Stated goal:
Using the listing below, copy exactly the lines from the one containing "shell_mesh = half_shell_mesh()" to the one containing "before = set(bpy.data.objects)", both lines included, and no others.

Data provided:
--- --- ---

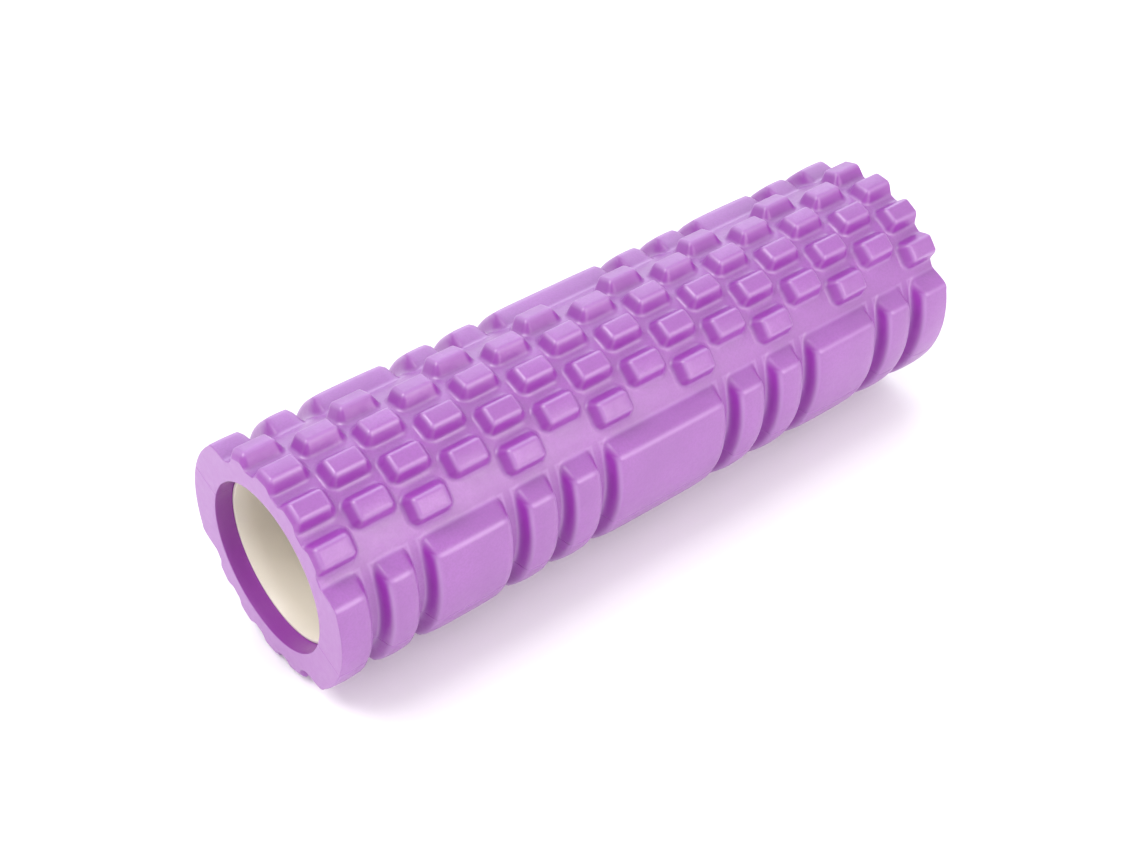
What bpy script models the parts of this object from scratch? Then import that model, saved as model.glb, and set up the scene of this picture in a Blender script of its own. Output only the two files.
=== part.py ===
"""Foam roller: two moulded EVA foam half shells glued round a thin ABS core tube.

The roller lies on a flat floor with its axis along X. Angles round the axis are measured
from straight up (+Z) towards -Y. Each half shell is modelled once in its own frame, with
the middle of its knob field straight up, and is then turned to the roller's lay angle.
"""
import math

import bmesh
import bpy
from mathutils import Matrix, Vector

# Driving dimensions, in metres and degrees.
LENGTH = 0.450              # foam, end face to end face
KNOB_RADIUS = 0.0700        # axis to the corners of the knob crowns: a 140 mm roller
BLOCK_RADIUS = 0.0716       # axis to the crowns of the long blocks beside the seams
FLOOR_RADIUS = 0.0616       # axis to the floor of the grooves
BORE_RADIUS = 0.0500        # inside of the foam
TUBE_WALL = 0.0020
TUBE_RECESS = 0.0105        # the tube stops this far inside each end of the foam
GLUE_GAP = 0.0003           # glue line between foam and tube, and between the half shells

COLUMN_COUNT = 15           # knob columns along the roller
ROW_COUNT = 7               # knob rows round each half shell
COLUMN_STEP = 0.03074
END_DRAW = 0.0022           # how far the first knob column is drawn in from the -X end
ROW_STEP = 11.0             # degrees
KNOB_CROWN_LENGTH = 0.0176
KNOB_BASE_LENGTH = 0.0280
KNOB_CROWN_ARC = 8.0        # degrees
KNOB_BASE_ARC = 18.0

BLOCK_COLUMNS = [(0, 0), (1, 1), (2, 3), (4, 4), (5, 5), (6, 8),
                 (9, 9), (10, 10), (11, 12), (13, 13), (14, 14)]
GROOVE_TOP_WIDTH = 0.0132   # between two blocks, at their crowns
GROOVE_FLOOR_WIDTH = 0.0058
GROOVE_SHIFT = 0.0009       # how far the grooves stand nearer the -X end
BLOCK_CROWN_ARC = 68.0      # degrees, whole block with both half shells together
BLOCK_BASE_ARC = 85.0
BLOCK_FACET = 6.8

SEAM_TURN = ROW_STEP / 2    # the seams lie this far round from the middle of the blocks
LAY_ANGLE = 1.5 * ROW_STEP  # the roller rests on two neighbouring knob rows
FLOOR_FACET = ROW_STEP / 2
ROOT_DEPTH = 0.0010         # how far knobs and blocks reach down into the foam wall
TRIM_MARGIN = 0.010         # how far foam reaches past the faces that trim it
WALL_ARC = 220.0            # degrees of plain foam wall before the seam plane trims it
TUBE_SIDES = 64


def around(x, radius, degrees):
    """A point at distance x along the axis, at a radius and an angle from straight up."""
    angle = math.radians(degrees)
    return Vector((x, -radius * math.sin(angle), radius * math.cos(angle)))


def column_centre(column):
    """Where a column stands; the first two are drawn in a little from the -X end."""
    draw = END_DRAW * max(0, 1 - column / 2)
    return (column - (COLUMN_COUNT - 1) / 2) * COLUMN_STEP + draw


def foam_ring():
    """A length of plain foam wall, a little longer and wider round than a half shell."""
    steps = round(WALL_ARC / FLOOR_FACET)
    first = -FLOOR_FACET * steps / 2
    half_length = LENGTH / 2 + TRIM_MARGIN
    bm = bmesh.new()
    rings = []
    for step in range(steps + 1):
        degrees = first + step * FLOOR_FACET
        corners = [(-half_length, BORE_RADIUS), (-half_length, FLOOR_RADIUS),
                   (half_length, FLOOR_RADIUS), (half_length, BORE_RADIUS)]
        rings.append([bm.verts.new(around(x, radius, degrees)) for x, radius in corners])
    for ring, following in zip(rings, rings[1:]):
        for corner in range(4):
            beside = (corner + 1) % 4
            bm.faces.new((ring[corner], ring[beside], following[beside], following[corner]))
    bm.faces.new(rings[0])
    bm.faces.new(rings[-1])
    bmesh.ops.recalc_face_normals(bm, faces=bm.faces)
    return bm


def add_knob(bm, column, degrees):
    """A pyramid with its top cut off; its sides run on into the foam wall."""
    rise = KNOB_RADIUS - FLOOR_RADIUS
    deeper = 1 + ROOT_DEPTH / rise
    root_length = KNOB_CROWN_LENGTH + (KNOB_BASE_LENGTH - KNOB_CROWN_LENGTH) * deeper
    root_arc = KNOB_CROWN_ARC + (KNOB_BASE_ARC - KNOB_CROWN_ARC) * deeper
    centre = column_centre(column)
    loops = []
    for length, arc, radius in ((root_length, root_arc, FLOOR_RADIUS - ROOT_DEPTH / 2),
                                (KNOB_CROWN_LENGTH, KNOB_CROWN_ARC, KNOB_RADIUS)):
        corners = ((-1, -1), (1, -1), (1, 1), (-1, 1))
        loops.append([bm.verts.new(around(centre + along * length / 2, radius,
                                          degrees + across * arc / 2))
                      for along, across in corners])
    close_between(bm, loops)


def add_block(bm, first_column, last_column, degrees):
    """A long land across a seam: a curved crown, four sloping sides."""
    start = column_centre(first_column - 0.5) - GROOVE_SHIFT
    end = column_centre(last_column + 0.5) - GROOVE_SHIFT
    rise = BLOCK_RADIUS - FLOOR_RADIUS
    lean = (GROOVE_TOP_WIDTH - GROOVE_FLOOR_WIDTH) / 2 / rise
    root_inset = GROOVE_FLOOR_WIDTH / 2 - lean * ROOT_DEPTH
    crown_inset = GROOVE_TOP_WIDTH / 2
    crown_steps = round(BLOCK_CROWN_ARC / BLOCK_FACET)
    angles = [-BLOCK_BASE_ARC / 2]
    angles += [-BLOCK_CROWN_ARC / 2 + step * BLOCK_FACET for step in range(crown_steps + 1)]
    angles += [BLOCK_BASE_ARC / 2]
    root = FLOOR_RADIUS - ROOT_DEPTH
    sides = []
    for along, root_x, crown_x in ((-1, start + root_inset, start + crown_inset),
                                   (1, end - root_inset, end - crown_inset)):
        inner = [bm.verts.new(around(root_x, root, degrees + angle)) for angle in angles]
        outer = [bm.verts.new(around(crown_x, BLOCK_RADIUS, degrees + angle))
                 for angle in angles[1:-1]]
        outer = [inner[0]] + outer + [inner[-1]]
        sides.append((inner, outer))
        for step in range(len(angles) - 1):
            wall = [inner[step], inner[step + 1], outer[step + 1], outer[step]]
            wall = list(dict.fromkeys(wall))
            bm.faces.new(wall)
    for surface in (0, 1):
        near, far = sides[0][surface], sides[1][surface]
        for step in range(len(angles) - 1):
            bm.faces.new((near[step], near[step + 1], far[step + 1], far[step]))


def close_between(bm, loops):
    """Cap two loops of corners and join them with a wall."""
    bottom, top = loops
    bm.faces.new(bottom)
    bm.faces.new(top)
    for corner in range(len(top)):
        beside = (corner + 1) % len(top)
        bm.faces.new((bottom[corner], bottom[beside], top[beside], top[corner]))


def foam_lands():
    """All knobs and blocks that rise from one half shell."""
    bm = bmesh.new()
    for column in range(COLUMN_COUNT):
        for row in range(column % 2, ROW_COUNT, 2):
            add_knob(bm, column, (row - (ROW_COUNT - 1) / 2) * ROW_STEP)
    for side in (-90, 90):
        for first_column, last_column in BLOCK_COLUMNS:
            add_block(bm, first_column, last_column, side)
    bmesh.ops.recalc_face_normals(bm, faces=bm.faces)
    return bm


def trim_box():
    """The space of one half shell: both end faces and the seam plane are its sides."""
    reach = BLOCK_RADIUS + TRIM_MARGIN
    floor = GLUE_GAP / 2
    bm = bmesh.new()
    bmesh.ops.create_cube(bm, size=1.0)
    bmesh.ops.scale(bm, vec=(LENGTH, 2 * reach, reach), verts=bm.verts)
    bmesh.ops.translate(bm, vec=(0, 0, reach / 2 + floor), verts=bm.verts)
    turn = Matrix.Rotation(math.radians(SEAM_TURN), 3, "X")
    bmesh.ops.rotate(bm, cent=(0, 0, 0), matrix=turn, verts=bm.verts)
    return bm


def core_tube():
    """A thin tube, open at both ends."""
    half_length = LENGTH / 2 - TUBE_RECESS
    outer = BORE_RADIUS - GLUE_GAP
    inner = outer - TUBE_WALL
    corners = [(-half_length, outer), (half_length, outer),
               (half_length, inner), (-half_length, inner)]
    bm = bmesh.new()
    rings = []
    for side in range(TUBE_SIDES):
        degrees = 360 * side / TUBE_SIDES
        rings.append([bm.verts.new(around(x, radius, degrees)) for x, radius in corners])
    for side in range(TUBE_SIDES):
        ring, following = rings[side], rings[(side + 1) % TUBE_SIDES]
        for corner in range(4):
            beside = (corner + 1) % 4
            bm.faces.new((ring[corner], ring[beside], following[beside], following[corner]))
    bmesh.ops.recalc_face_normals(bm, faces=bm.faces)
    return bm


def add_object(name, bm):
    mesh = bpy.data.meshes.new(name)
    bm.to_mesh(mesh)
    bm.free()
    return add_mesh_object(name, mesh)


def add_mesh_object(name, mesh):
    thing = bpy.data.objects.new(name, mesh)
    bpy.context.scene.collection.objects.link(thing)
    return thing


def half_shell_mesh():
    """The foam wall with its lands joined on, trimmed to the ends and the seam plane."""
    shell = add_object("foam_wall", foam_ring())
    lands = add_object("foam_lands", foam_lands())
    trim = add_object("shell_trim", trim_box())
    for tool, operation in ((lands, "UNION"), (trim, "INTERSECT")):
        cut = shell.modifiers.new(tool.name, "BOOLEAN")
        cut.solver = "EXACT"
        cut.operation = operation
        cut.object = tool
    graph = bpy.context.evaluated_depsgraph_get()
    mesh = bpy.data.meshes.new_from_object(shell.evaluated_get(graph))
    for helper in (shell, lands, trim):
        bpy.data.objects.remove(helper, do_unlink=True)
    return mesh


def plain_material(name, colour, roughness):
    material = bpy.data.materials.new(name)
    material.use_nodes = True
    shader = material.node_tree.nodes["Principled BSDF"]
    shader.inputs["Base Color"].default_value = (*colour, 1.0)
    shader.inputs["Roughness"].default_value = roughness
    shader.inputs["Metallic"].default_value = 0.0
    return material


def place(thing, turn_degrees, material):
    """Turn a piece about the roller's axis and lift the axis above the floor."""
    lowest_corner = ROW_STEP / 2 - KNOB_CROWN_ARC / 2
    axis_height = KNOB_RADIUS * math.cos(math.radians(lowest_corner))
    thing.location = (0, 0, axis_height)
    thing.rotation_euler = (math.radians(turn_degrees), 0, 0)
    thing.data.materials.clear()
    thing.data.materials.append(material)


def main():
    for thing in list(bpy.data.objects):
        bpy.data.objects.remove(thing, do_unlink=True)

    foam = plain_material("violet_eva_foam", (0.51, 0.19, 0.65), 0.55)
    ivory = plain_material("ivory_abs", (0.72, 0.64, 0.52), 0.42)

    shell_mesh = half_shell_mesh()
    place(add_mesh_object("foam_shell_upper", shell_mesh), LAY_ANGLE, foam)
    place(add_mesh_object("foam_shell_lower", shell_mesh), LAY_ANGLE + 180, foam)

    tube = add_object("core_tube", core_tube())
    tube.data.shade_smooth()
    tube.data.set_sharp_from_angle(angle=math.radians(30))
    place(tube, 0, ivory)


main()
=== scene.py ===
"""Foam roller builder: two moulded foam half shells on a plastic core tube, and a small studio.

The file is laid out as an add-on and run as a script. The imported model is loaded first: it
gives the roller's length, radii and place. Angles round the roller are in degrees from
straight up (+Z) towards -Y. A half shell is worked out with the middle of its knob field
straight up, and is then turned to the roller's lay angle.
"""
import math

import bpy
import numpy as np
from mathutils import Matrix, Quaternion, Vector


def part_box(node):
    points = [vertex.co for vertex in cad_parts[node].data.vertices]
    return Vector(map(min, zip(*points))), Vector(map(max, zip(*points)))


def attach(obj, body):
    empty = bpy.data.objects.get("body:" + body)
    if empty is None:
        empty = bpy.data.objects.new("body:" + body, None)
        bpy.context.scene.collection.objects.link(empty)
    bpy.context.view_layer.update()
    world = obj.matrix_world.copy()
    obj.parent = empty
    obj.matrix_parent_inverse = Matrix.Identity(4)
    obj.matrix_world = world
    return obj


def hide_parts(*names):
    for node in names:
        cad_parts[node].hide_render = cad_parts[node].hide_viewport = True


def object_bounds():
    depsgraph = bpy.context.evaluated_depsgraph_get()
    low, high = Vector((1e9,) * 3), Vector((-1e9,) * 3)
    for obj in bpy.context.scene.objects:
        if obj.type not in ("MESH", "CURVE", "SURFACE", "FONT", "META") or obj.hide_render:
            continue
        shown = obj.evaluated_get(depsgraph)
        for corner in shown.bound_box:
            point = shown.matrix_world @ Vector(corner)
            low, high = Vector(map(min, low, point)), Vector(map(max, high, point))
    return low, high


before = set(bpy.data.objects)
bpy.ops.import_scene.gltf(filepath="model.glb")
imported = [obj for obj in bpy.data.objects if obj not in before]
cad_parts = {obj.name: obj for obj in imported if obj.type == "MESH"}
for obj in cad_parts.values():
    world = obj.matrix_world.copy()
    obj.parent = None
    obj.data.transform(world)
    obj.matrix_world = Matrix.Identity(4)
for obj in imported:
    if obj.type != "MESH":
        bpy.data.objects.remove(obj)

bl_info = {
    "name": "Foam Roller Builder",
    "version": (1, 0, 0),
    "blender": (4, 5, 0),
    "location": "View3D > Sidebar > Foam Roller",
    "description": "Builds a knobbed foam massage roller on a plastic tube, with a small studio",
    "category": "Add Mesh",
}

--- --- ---

Answer in full:
    shell_mesh = half_shell_mesh()
    place(add_mesh_object("foam_shell_upper", shell_mesh), LAY_ANGLE, foam)
    place(add_mesh_object("foam_shell_lower", shell_mesh), LAY_ANGLE + 180, foam)

    tube = add_object("core_tube", core_tube())
    tube.data.shade_smooth()
    tube.data.set_sharp_from_angle(angle=math.radians(30))
    place(tube, 0, ivory)


main()
=== scene.py ===
"""Foam roller builder: two moulded foam half shells on a plastic core tube, and a small studio.

The file is laid out as an add-on and run as a script. The imported model is loaded first: it
gives the roller's length, radii and place. Angles round the roller are in degrees from
straight up (+Z) towards -Y. A half shell is worked out with the middle of its knob field
straight up, and is then turned to the roller's lay angle.
"""
import math

import bpy
import numpy as np
from mathutils import Matrix, Quaternion, Vector


def part_box(node):
    points = [vertex.co for vertex in cad_parts[node].data.vertices]
    return Vector(map(min, zip(*points))), Vector(map(max, zip(*points)))


def attach(obj, body):
    empty = bpy.data.objects.get("body:" + body)
    if empty is None:
        empty = bpy.data.objects.new("body:" + body, None)
        bpy.context.scene.collection.objects.link(empty)
    bpy.context.view_layer.update()
    world = obj.matrix_world.copy()
    obj.parent = empty
    obj.matrix_parent_inverse = Matrix.Identity(4)
    obj.matrix_world = world
    return obj


def hide_parts(*names):
    for node in names:
        cad_parts[node].hide_render = cad_parts[node].hide_viewport = True


def object_bounds():
    depsgraph = bpy.context.evaluated_depsgraph_get()
    low, high = Vector((1e9,) * 3), Vector((-1e9,) * 3)
    for obj in bpy.context.scene.objects:
        if obj.type not in ("MESH", "CURVE", "SURFACE", "FONT", "META") or obj.hide_render:
            continue
        shown = obj.evaluated_get(depsgraph)
        for corner in shown.bound_box:
            point = shown.matrix_world @ Vector(corner)
            low, high = Vector(map(min, low, point)), Vector(map(max, high, point))
    return low, high


before = set(bpy.data.objects)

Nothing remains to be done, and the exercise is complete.